И все-таки дела, прежде всего. Александра собрала деньги и чеки и отнесла их в банк. Теперь самое время пройтись по торговым рядам в поисках подарков.

Была и еще небольшая помеха спокойному времяпрепровождению. Объяснялось она неуемной, и даже немного шальной натурой Александры.

Ей хотелось посмотреть необычную новинку – синематограф. Уж очень ее нахваливал торговец из соседнего павильона. Но туда попасть очень легко – купи билет и иди, любуйся. Она решила – будет время – пойду и посмотрю.

Но ей хотелось не упустить еще пару диковинок – это самобеглый экипаж или, по-простому, «дорогая и вонючая тарахтелка». Она, правда, пугает добрых людей и лошадей, но едет довольно бойко.

Соблазн на ней проехаться был велик, да больно уж много желающих – целая очередь образовалась.

И еще одно, но уже последнее жгучее желание не выходило из головы, это полеты на воздушном шаре. Там-то как раз желающих испытать столь необычное удовольствие не наблюдалось, зато зевак всегда толпилось вдосталь.

Саша почему-то с детства чувствовала какую-то странную тягу забираться на крыши домов, каланчи пожарных частей и звонницы церквей, чтобы полюбоваться оттуда просторами, открывающимися с высоты.

На каждую Пасху она с мужем поднималась на какую-нибудь звонницу, чтобы посмотреть и послушать мастерство звонарей, но заодно Саша успевала оглядеться при этом во все стороны.

В этом увлечении ей невольно помогал муж Александр. Он любил колокольный звон и сам звонил с удовольствием.

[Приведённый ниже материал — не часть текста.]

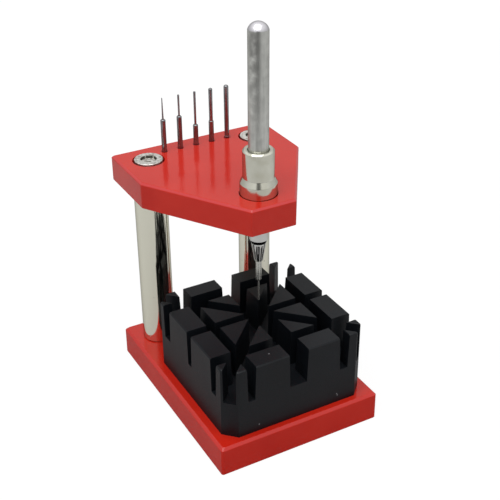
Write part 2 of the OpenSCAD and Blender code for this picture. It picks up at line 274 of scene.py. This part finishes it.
def turned(steps, x, y):
    """A turned solid from its steps, pairs of radius and height. A radius of 0 closes an end."""
    part = bmesh.new()
    line = [part.verts.new((x + r, y, z)) for r, z in steps]
    pairs = list(zip(line, line[1:]))
    if steps[0][0] > 0:
        pairs.append((line[-1], line[0]))
    edges = [part.edges.new(pair) for pair in pairs]
    bmesh.ops.spin(part, geom=line + edges, cent=(x, y, 0), axis=(0, 0, 1), dvec=(0, 0, 0),
                   angle=2 * pi, steps=TURNED_STEPS, use_merge=True)
    bmesh.ops.remove_doubles(part, verts=part.verts, dist=SAME_PLACE)
    bmesh.ops.recalc_face_normals(part, faces=part.faces)
    return part


def round_tool(x, y, steps):
    """A turned cutter, closed on its axis at both ends, from its steps from the bottom upwards."""
    return turned([(0, steps[0][1]), *steps, (0, steps[-1][1])], x, y)


def cut(part, *tools):
    """Cuts the tools out of a part, one after the other, and returns what is left."""
    holders = []
    for shape in (part, *tools):
        mesh = bpy.data.meshes.new("blank")
        shape.to_mesh(mesh)
        shape.free()
        holders.append(show("blank", mesh))
    for tool in holders[1:]:
        step = holders[0].modifiers.new("cut", "BOOLEAN")
        step.operation, step.solver, step.object = "DIFFERENCE", "EXACT", tool
    done = bmesh.new()
    done.from_object(holders[0], bpy.context.evaluated_depsgraph_get())
    for holder in holders:
        bpy.data.objects.remove(holder)
    bmesh.ops.remove_doubles(done, verts=done.verts, dist=SAME_PLACE)
    return done


def noise(finish, where, scale, detail):
    """Noise from 0 to 1. Three scales, one for each axis, draw its grain out."""
    if isinstance(scale, tuple):
        where, scale = finish.node("ShaderNodeMapping", {}, {"Vector": where, "Scale": scale}), 1
    return finish.node("ShaderNodeTexNoise", {}, {
        "Vector": where, "Scale": scale, "Detail": detail}, "Fac")


def dots(finish, where, scale, small, large):
    """Scattered dots: 1 up to the small distance from their middles, 0 past the large one."""
    away = finish.node("ShaderNodeTexVoronoi", {}, {"Vector": where, "Scale": scale}, "Distance")
    return 1 - away.span(small, large)


def relief(finish, height, strength, deep=0.2 * MM):
    return finish.node("ShaderNodeBump", {}, {
        "Strength": strength, "Distance": deep, "Height": height})


def material(finish, shader):
    """The material of a finish whose surface is the shader."""
    finish.node("ShaderNodeOutputMaterial", {}, {"Surface": shader})
    return finish.owner


def glossy_and_dull(finish, colour, rough, bumps, dull_share):
    """A smooth skin that is partly rubbed dull."""
    gloss = finish.node("ShaderNodeBsdfPrincipled", {}, {
        "Base Color": colour, "Roughness": rough, "IOR": 1.5, "Normal": bumps})
    dull = finish.node("ShaderNodeBsdfDiffuse", {}, {"Color": colour, "Normal": bumps})
    return material(finish, finish.node("ShaderNodeMixShader", {}, {
        0: dull_share, 1: gloss, 2: dull}))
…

А потом горячо обсуждал с друзьями, что и как получается у того или иного звонаря.

Александра понимала, что именно эта тяга к высоте влекла ее и к полетам воздушных шаров. Поэтому не случайно оказалась она около воздушного шара, только что извлеченного из высокого «ангара».

Саша раздумывала над этим странным словом, обозначающим простой по устройству, но большой и высоченный павильон для воздушного шара.

Тут она услышала слова пилота, который звонким прерывающимся голосом нахваливал красоты и прелесть полетов. Опять, почему-то, никто не решался лететь.

И тут ее, как бес в ребро ткнул: Что, робеешь? Это же не под землю опускаться, а в небеса подниматься – все ближе к богу!

– А, была – ни была – произнесла про себя Саша и шагнула к пилоту. Она спросила, когда он отправляется в полет и сколько стоит это удовольствие.

Пилот взбодрился и объявил: Итак, как я и обещал, первый полет показательный и бесплатный. Отправляемся через пять минут! Располагайтесь, сударыня!

Пилот открыл небольшую дверцу, и Александра ступила в тесноватую плетеную корзину.

Давайте познакомимся: Как Вас зовут-величают? Меня зовут Аполлон Орлов. А Вас? Александра представилась.

И тут же Аполлон Орлов прокричал: В первый показательный полет отправляется госпожа Александра Свешникова!

Аполлон Орлов наклонился через борт корзины и отцепил какую-то веревку, шар начал медленно подниматься. И тут же началось то, ради чего Саша и хотела совершить полет.

Неторопливо, почти величаво, огромная Нижегородская ярмарка – целый город больших и маленьких павильонов и толпы людей между ними предстали перед Сашей. А сзади показались не менее интересные виды – это ширь Оки с причалами и многочисленными судами и баржами. Только поспевай крутить головой.

Еще несколько минут полета и вот уже приближается старый город и красивый, высокий волжский откос с крепостью наверху.

Господи! Хорошо-то как! Саша такой красоты не ожидала встретить. Она вертела головой, стараясь побольше увидеть.

Да, ради таких открывающихся просторов, стоило ли так долго ждать, и не решаться полететь.

Саша, не отрываясь от разворачивающейся картины, обратилась к пилоту: Спасибо Вам, господин Аполлон Орлов, за эту возможность полететь.

Однако Аполлон Орлов почему-то не разделил радости Александры. Он заметно побледнел и вцепился руками в края корзины.

Сашу особенно удивили его руки с побелевшими косточками пальцев. Аполлон Орлов стоял, зажмурив глаза и отвернув лицо от разворачивающихся просторов города. Похоже, воздухоплаватель боялся высоты!

Между тем, воздушный шар все быстрей приближался к Волге. Внизу промелькнули какие-то заводы, справа проплыл большой и красивый собор. Перед ним стояло много народа, видимо, начиналась вечерняя служба. Люди, закрывая глаза от солнца, смотрели на воздушный шар, и что-то даже кричали. Александра приветствовала их, помахивая рукой, снизу, вроде бы, отвечали.